(Modeling code records)
::::::::::

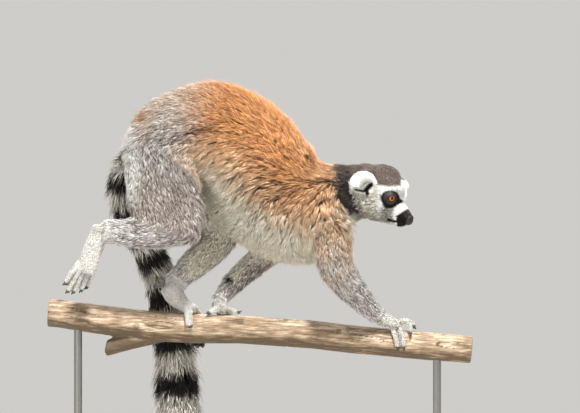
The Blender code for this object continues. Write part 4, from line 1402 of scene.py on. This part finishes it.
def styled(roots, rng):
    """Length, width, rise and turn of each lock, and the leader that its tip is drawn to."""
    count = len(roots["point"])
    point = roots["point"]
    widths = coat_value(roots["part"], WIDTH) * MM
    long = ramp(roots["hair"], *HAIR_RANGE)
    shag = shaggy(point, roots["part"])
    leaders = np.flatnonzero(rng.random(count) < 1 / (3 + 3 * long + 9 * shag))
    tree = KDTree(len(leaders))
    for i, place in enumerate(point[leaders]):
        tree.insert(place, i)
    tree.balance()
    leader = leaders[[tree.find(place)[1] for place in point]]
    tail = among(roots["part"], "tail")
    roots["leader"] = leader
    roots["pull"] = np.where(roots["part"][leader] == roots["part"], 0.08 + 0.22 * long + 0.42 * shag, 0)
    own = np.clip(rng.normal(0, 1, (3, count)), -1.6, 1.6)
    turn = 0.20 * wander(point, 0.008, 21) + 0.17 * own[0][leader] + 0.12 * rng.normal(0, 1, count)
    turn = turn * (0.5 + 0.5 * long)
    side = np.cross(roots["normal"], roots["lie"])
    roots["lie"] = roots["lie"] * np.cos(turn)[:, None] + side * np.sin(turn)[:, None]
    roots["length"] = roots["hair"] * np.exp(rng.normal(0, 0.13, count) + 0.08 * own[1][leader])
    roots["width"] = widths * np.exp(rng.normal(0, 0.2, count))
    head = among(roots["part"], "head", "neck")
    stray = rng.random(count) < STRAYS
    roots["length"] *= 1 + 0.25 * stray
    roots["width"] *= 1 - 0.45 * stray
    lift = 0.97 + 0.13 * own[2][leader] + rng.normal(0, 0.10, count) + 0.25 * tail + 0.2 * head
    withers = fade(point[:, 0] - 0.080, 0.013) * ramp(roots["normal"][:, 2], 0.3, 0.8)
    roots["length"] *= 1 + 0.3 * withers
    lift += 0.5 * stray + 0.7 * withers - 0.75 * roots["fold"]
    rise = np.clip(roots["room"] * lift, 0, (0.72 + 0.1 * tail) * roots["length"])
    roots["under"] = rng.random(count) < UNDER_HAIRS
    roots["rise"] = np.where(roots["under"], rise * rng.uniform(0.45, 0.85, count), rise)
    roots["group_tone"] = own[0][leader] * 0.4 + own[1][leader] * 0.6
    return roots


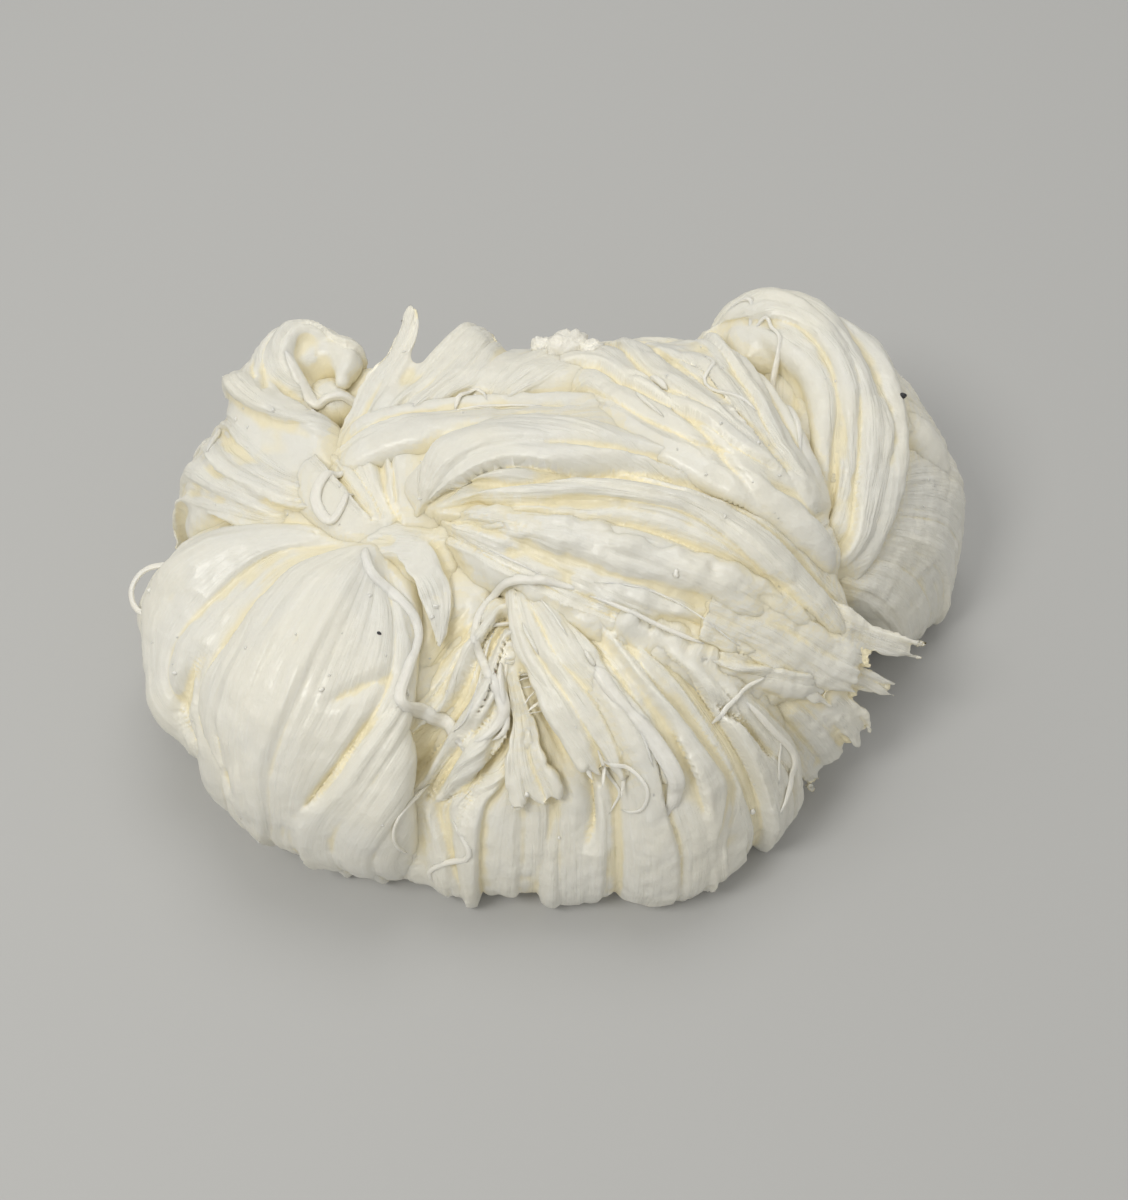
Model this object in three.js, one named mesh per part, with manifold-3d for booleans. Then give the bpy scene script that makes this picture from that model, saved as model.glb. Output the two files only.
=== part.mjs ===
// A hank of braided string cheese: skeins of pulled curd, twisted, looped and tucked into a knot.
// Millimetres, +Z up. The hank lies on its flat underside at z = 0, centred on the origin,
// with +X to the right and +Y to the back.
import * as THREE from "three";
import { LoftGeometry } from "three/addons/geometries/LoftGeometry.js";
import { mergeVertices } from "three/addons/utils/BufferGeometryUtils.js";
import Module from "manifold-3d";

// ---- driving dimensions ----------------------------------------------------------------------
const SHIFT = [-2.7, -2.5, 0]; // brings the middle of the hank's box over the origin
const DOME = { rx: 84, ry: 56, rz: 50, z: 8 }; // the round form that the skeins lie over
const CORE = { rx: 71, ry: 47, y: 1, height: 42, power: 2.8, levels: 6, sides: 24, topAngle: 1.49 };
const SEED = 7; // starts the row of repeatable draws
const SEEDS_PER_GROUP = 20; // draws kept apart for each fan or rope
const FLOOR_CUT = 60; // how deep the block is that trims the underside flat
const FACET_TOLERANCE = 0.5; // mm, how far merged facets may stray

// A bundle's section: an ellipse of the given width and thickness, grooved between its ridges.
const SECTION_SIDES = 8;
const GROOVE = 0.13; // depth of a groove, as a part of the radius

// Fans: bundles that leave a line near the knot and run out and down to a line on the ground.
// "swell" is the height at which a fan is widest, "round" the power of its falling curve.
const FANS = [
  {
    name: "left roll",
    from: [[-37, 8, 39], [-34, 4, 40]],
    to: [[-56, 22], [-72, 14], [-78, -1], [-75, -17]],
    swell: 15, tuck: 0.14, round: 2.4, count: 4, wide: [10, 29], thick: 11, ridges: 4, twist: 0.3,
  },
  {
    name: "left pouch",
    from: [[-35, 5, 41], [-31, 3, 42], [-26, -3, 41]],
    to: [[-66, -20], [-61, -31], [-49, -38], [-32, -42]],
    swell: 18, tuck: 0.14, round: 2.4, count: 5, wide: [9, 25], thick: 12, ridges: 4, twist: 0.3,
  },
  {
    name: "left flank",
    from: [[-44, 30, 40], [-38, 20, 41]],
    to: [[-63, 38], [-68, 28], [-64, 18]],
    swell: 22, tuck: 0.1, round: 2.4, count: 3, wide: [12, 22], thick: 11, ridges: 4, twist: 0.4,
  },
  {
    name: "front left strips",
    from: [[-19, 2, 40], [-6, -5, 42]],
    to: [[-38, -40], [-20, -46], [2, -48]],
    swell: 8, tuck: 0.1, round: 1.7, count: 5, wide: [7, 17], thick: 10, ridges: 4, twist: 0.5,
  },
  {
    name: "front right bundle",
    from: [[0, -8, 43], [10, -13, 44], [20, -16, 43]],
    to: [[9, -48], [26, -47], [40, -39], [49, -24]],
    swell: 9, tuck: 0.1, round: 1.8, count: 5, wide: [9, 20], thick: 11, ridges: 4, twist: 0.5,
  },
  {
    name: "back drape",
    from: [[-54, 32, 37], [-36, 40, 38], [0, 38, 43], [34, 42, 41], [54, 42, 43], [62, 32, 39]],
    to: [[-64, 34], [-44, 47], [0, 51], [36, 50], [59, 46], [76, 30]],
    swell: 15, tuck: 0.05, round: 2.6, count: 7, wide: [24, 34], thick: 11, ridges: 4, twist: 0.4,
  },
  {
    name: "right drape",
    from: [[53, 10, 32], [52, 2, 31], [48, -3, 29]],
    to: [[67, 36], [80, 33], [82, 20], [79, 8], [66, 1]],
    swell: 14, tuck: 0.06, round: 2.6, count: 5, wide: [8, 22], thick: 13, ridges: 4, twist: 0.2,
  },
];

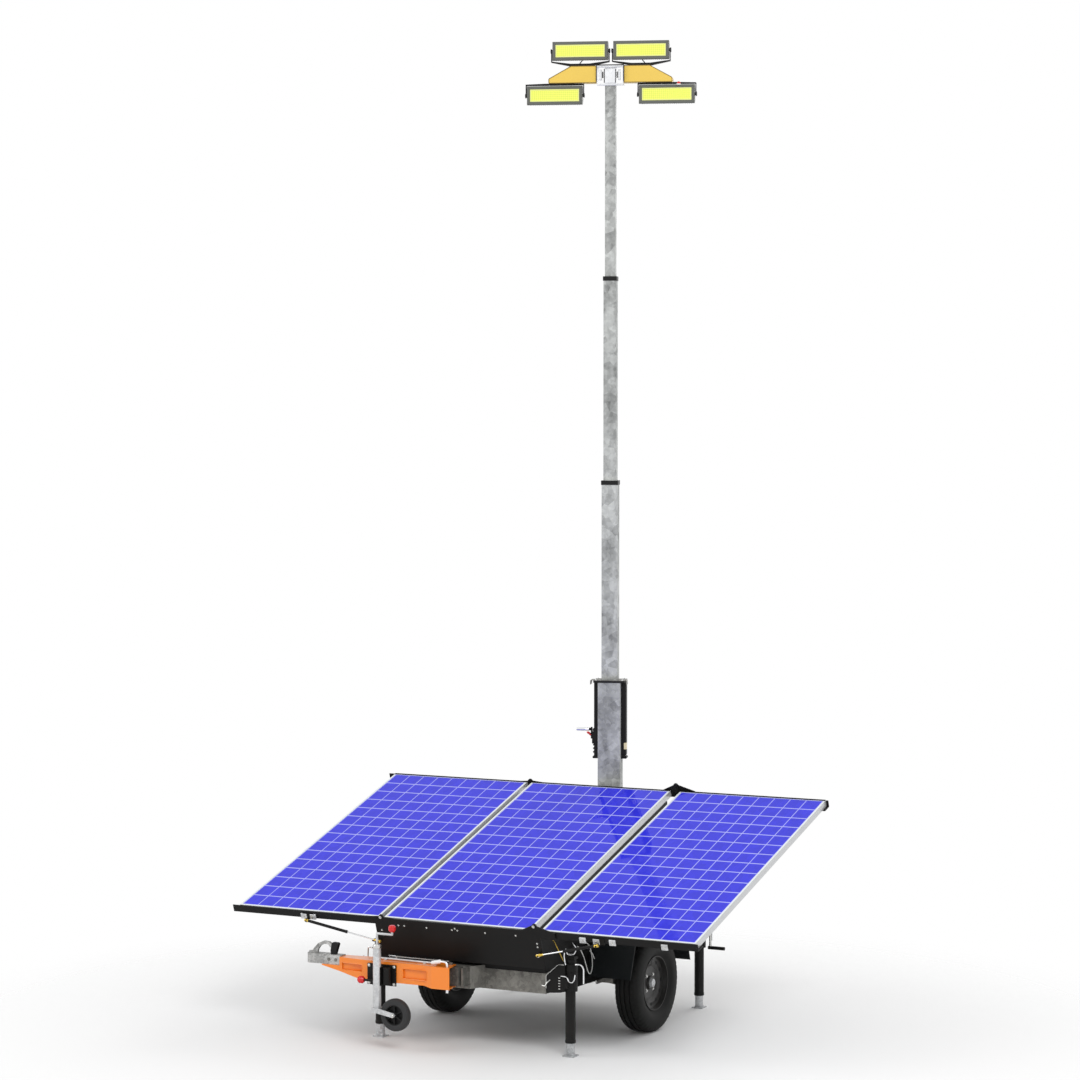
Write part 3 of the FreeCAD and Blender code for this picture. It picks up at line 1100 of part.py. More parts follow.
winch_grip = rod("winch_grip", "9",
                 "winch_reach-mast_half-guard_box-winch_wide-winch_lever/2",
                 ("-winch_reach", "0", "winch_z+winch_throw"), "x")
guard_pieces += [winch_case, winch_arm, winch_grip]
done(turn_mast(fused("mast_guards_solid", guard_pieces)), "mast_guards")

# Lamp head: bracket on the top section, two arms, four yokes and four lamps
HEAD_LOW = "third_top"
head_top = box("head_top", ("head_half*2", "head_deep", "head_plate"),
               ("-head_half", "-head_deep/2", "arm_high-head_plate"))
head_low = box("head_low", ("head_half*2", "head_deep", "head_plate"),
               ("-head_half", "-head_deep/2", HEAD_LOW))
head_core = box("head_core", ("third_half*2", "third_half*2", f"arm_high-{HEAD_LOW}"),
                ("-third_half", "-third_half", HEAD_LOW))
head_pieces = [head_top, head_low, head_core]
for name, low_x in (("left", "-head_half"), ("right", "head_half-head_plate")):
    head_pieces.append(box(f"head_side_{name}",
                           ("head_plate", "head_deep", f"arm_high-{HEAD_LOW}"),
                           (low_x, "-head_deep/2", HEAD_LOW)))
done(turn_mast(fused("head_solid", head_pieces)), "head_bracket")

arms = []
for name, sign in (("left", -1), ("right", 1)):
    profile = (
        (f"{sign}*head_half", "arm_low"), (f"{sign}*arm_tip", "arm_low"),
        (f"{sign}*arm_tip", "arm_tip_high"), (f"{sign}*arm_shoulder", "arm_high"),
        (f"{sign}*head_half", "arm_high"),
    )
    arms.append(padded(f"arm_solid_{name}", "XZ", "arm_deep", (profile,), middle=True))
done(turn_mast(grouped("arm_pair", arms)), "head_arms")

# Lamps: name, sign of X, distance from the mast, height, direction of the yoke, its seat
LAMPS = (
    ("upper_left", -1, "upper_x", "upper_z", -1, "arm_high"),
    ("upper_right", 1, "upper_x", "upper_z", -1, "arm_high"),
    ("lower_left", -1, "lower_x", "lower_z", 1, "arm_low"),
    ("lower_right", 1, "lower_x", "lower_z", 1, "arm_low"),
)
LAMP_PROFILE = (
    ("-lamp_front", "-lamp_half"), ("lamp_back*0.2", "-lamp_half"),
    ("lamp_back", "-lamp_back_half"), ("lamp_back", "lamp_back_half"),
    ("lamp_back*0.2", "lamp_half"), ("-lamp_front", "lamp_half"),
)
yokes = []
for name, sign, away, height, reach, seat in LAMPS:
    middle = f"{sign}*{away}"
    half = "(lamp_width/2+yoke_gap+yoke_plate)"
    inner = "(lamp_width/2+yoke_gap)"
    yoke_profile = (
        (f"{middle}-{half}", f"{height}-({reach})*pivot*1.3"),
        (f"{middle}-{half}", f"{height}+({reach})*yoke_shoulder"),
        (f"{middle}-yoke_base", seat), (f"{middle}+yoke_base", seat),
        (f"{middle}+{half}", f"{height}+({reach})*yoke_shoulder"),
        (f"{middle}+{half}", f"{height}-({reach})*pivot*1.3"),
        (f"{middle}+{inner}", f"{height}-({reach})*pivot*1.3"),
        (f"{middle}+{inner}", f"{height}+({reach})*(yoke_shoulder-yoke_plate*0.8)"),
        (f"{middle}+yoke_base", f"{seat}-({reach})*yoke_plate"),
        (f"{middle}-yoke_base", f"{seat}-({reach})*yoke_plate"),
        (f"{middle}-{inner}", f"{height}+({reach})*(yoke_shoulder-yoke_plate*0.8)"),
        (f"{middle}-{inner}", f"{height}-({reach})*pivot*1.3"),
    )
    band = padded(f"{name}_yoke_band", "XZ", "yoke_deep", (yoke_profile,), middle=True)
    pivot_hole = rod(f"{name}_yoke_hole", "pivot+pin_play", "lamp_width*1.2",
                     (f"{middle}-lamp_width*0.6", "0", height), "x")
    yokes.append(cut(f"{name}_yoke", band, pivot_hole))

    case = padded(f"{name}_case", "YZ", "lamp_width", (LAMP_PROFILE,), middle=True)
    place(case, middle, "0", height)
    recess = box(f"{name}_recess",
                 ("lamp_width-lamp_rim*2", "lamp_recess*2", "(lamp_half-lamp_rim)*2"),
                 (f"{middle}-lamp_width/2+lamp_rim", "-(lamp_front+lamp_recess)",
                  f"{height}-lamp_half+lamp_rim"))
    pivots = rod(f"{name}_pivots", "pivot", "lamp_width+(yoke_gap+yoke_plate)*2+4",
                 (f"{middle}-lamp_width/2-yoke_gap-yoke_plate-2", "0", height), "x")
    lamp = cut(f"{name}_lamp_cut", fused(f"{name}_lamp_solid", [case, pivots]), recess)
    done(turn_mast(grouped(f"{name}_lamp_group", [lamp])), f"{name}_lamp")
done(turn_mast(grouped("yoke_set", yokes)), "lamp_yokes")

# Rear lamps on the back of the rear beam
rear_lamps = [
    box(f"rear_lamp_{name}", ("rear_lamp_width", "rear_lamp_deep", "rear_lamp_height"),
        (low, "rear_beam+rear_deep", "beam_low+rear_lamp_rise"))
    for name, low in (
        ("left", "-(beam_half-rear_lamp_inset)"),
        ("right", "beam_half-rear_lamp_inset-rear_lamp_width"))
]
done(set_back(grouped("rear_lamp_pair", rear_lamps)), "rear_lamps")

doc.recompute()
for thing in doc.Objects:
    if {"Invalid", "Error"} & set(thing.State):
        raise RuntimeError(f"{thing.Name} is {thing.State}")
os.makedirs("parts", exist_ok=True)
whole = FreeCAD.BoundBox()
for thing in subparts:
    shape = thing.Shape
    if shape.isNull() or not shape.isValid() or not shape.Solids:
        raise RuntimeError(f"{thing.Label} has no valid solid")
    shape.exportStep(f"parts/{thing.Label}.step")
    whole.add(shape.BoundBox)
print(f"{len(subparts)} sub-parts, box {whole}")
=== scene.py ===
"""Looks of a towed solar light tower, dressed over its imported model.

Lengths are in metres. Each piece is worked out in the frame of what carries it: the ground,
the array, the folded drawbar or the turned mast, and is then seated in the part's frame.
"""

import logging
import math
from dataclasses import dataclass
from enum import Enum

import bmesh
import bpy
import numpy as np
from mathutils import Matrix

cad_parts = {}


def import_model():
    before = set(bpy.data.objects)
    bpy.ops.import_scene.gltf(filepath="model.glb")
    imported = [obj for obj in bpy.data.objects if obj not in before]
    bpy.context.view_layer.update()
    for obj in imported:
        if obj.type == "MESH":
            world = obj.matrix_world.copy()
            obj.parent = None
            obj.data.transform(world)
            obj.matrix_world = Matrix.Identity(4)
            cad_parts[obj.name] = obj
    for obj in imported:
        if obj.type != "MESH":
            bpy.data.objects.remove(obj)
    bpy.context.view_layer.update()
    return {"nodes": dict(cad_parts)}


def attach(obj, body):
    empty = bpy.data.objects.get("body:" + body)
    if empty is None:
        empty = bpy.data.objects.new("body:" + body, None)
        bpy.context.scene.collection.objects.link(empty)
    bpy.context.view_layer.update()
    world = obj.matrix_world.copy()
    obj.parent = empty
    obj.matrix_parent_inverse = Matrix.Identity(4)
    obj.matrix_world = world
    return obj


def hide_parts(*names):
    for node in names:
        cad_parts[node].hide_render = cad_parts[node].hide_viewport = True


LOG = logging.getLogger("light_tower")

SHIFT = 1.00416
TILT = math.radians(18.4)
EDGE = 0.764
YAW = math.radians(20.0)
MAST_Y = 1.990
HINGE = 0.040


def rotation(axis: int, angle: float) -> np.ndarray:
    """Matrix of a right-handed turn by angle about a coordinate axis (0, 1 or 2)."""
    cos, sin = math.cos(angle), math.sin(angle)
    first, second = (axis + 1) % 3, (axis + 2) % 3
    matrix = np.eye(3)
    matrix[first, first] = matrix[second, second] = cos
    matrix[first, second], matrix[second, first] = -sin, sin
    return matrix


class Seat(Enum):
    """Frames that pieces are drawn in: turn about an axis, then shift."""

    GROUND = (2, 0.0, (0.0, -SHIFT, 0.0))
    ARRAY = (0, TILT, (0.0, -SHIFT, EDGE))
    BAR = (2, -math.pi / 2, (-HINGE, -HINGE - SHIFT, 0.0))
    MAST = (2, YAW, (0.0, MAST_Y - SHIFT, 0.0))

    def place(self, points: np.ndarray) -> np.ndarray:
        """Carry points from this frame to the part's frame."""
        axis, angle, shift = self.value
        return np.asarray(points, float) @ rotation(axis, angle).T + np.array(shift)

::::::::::

■ **Objective**:
Return exactly the lines above from the line that has "doc.recompute()" through the line that has "obj.parent = None", inclusive, and nothing else.

■ **Expected output**:
doc.recompute()
for thing in doc.Objects:
    if {"Invalid", "Error"} & set(thing.State):
        raise RuntimeError(f"{thing.Name} is {thing.State}")
os.makedirs("parts", exist_ok=True)
whole = FreeCAD.BoundBox()
for thing in subparts:
    shape = thing.Shape
    if shape.isNull() or not shape.isValid() or not shape.Solids:
        raise RuntimeError(f"{thing.Label} has no valid solid")
    shape.exportStep(f"parts/{thing.Label}.step")
    whole.add(shape.BoundBox)
print(f"{len(subparts)} sub-parts, box {whole}")
=== scene.py ===
"""Looks of a towed solar light tower, dressed over its imported model.

Lengths are in metres. Each piece is worked out in the frame of what carries it: the ground,
the array, the folded drawbar or the turned mast, and is then seated in the part's frame.
"""

import logging
import math
from dataclasses import dataclass
from enum import Enum

import bmesh
import bpy
import numpy as np
from mathutils import Matrix

cad_parts = {}


def import_model():
    before = set(bpy.data.objects)
    bpy.ops.import_scene.gltf(filepath="model.glb")
    imported = [obj for obj in bpy.data.objects if obj not in before]
    bpy.context.view_layer.update()
    for obj in imported:
        if obj.type == "MESH":
            world = obj.matrix_world.copy()
            obj.parent = None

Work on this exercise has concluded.